January 09, 2023 | By Kevin Gray
TAGS: technology, best practices, recruiting methods, diversity and inclusion, candidate selection, nace insights, talent acquisition, coronavirus
After witnessing the devastating impact that the global pandemic had on early undergraduate students from underrepresented groups in the technology industry, IBM scaled up its early talent identification program and offered an inclusive giveback initiative to help equip these students with the knowledge, skills, and readiness for future jobs in the technology industry.
“The problem was [that underrepresented] students were not receiving the training and opportunities they needed to receive internship offers,” explains Carly Keller, IBM Accelerate program manager.
“IBM set out to provide these students with the learning resources and networking connections to help deliver the knowledge they needed to kick start their professional development. Our early professional hiring talent acquisition team wanted to develop a program to foster diversity and inclusion for students who come from underrepresented communities, for example, with regard to race, gender, sexual orientation, disability, or other characteristics.”
The program, IBM Accelerate, is an eight-week, live-instruction, remote learning program that offers high-potential undergraduate students a virtual learning experience with real-world applications.
The purpose of the program, Keller notes, is to better position students to compete for coveted internship opportunities at IBM or any company in the technology field the following summer. Students receive training; hands-on coaching; and live, IBM-led discussions to facilitate their professional growth.
IBM Accelerate also allows the company to build a diverse and inclusive workforce of exceptional talent for IBM.
“This is a crucial and an important part of the organization's overall diversity hiring strategy,” Keller says.
“As one of the world's largest technology employers, IBM is working to build a diverse pipeline of talent, not only to address the skills gap, but to create new pathways for talent to enter the industry.”
IBM Accelerate’s live sessions are led by IBM professionals in an interactive setting. Participants receive coaching from these professionals, who help guide and advise students throughout the program and help them to map out their potential career path.
“There are countless opportunities for the students to network with their peers and build relationships with IBM professionals,” Keller points out.

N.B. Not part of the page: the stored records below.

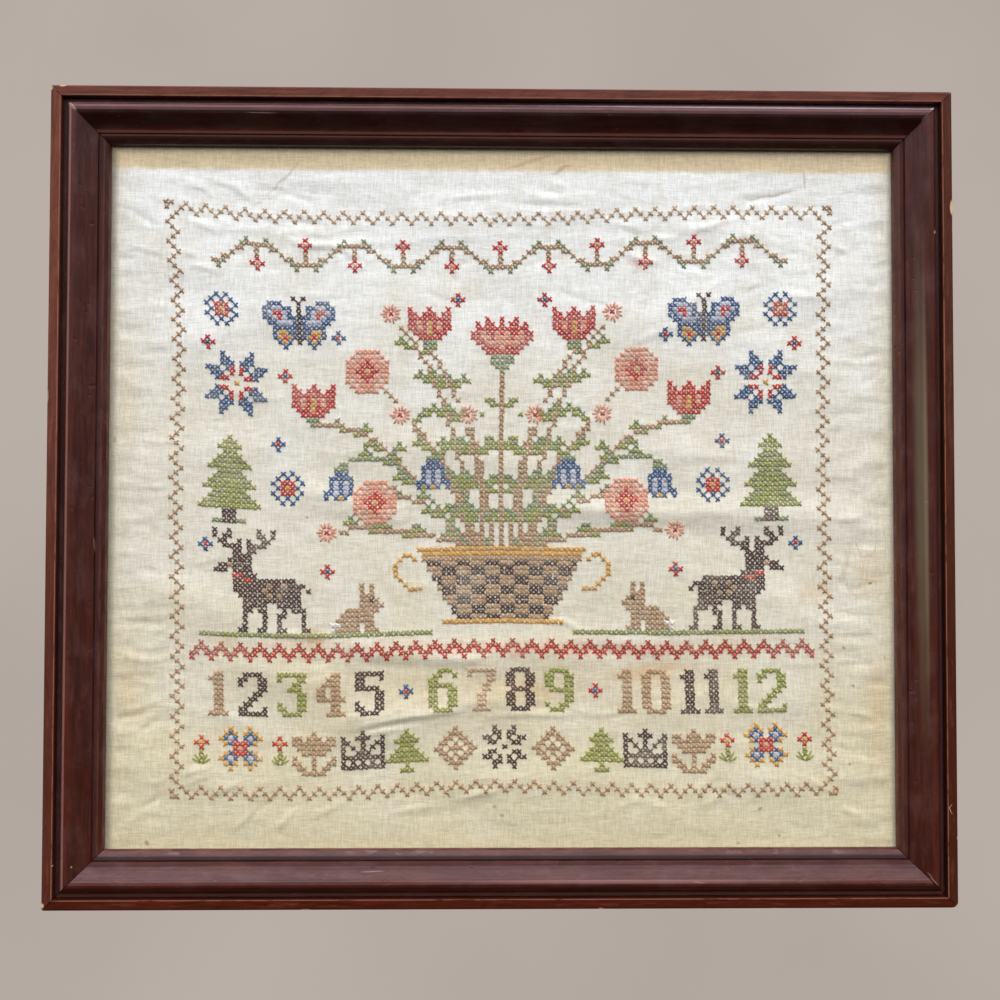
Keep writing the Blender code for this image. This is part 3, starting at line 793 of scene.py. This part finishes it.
def smooth_step(t):
    t = np.clip(t, 0, 1)
    return t * t * (3 - 2 * t)


def segment_lift(x, z, rows):
    """How far ridges along segments lift the linen, in metres, at points given from the frame's centre."""
    lift = np.zeros_like(x)
    for x1, z1, x2, z2, height, half_width in rows:
        run_x, run_z = (x2 - x1) * MM, (z2 - z1) * MM
        from_x, from_z = x - x1 * MM, z - z1 * MM
        t = np.clip((from_x * run_x + from_z * run_z) / (run_x ** 2 + run_z ** 2), 0, 1)
        off_line = np.hypot(from_x - run_x * t, from_z - run_z * t) / (half_width * MM)
        lift += height * MM * np.exp(-off_line ** 2)
    return lift


def wave_lift(x, z):
    return sum(height * (1 + np.sin(2 * pi * (x / across_x + z / across_z) + phase))
               for height, across_x, across_z, phase in WAVES)


def pucker_lift(x, z):
    """Short level ripples that run in from the two sides."""
    fade = smooth_step(1 - (LINEN_WIDTH / 2 - abs(x)) / PUCKER_REACH)
    lift = np.zeros_like(x)
    for side, (drift, ripple) in PUCKER_PHASES.items():
        here = (x > 0) if side == "right" else (x <= 0)
        uneven = 0.6 + 0.4 * np.sin(z / PUCKER_DRIFT + drift)
        lift += here * uneven * (1 + np.sin(2 * pi * z / PUCKER_SPACING + ripple))
    return PUCKER_HEIGHT * fade * lift


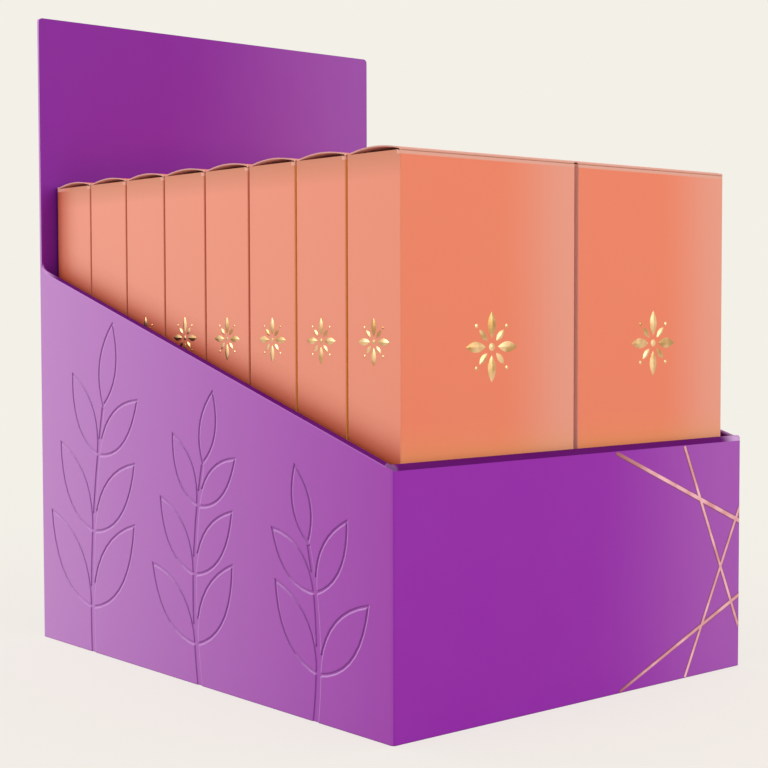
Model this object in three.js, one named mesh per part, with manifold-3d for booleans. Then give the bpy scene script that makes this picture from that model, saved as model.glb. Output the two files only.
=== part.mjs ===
// Counter display box: a folded board tray with sloping sides and a tall header, holding two columns of
// slim tuck-top cartons. Millimetres, +Z up. The origin is the middle of the base: the customer stands at
// -Y, the header is at +Y, and the carton lids hinge along their front top edges.

import * as THREE from "three";
import { mergeVertices } from "three/addons/utils/BufferGeometryUtils.js";
import Module from "manifold-3d";

const wasm = await Module();
wasm.setup();

// Cartons
const CARTON_WIDTH = 90.9;
const CARTON_DEPTH = 30.2;
const CARTON_HEIGHT = 210.4; // to the top of the side panels, where the dust flaps fold in
const CARTON_BOARD = 0.5;
const CARTON_CORNER_R = 0.6;
const COLUMNS = 2;
const ROWS = 8;
const COLUMN_GAP = 2.16;
const ROW_GAP = 0.9;

// Lids and dust flaps
const FOLD_R = 0.5; // outside radius of the fold that the lid hinges on
const FOLD_CLEARANCE = 0.05; // between that fold and the front panel's top edge
const LID_CLEARANCE = 0.3; // lid to dust flaps, rear panel and side panels
const LID_BOW = 1.5;
const BOW_STEPS = 8;
const TUCK_DROP = 13;
const TUCK_FOLD_R = 1.4;
const TUCK_CORNER_R = 8;
const TUCK_CORNER_STEPS = 4;
const DUST_FLAP_LENGTH = 28;
const DUST_FLAP_RELIEF = 1.2; // between a dust flap and the front panel
const DUST_FLAP_TAPER = 4;
const LID_OPEN_CLEARANCE = 0.3; // dust flap to the inside of the swinging tuck

// Display tray
const SIDE_WALL = 2.45;
const FRONT_WALL = 4.4;
const HEADER_BOARD = 2.6;
const FLOOR_BOARD = 2.6;
const FRONT_HEIGHT = 98.6; // to the foot of the rolled rim, as is the next
const SIDE_BACK_HEIGHT = 173.8;
const HEADER_HEIGHT = 292.7;
const SIDE_ROOM = 5.57; // tray side to the nearest carton
const FRONT_ROOM = 0.33;
const BACK_ROOM = 1.17;
const TRAY_CORNER_R = 1.4;
const HEADER_CORNER_R = 2;
const FILLET_STEPS = 6;
const SLOPE_FILLET = 5; // where the slope turns up into the header's edge

// Crash-lock bottom, seen from below as flaps that overlap
const FLAP_STEP = 0.8;
const FLAP_SEAM = 1.2;

// How far a cutter reaches past what it cuts
const CUT_MARGIN = 1;

// Debossed branches on the two sides
const DEBOSS_DEPTH = 0.45;
const DEBOSS_LINE = 2;
const DRAWING_GRID = 10; // the branches are placed on a grid of this pitch
const LEAF_STEPS = 9;
const LEAF_BREADTH = 0.38; // how far a leaf's curves reach out, as a share of its length
const LEAF_SPREAD = 0.72; // radians from the stem
const LEAF_SHRINK = 0.35; // from the foot of a branch to its tip
const FIRST_PAIR = 0.75; // of the spacing between pairs

// Worked-out sizes
const cartonsWide = COLUMNS * CARTON_WIDTH + (COLUMNS - 1) * COLUMN_GAP;
const cartonsDeep = ROWS * CARTON_DEPTH + (ROWS - 1) * ROW_GAP;
const trayWidth = cartonsWide + 2 * (SIDE_ROOM + SIDE_WALL);
const trayDepth = FRONT_WALL + FRONT_ROOM + cartonsDeep + BACK_ROOM + HEADER_BOARD;
const left = -trayWidth / 2;
const front = -trayDepth / 2;
const back = trayDepth / 2;
const headerFace = back - HEADER_BOARD;

const purpleBoard = new THREE.MeshStandardMaterial({ color: 0x98309f, roughness: 0.45, metalness: 0 });
const coralBoard = new THREE.MeshStandardMaterial({ color: 0xee866a, roughness: 0.5, metalness: 0 });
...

The weekly sessions focus on the knowledge and skills that are applicable to their interests and career aspirations. In addition to technical skills, the students also learn foundational skills that will help them stand out in interviews. Examples of the foundational skills topics include:
After successful completion of IBM Accelerate, students receive an industry-recognized IBM digital credential to add to their LinkedIn profile and resume.
Prior to IBM Accelerate launching in 2021, the company had a successful program geared toward upskilling HBCU students.
“Building upon the momentum of that program and our learned best practices, we scaled a 35-participant program up to 1,000 participants to include diversity in all forms,” Keller explains.
“We have refined our talent acquisition sourcing and selection process as well as the curriculum to ensure the topics remain relevant to the knowledge needed in today’s ever-changing market for careers in technology.”
IBM measures the effectiveness of the program, in part, by seeing how many of these students can use the skills they learn over the course of the program to excel in the application and interview process for internship opportunities at IBM and beyond.
“We’ve tracked a growing conversion rate over the past two years of students who graduate from IBM Accelerate and then receive offers to join IBM as an intern,” Keller says.
“There is a large, untapped population of underrepresented talent in the United States who are eager to learn new skills if given the opportunity. In addition to learning technical skills, IBM Accelerate participants are given the resources needed to tailor their resumes and improve their interviewing skills. With support from our talent acquisition team and their IBM networking connections, the participants are prepared to apply for roles that really excite them.”
Keller suggests that other organizations considering providing virtual learning opportunities for underrepresented students invest the time and resources into the networking component of their program.
“The personal connections the students make have a long-lasting impact on their confidence and career readiness,” Keller says.
“The key to our success with IBM Accelerate program is we keep the student participants at the center of everything we do. We want to provide these students with the learning and networking opportunities that can really set them apart when they start out on their career journeys.
“The virtual learning program has many benefits for the company, but the purpose must be a commitment to developing a wider range of talent and expanding pathways for student success.”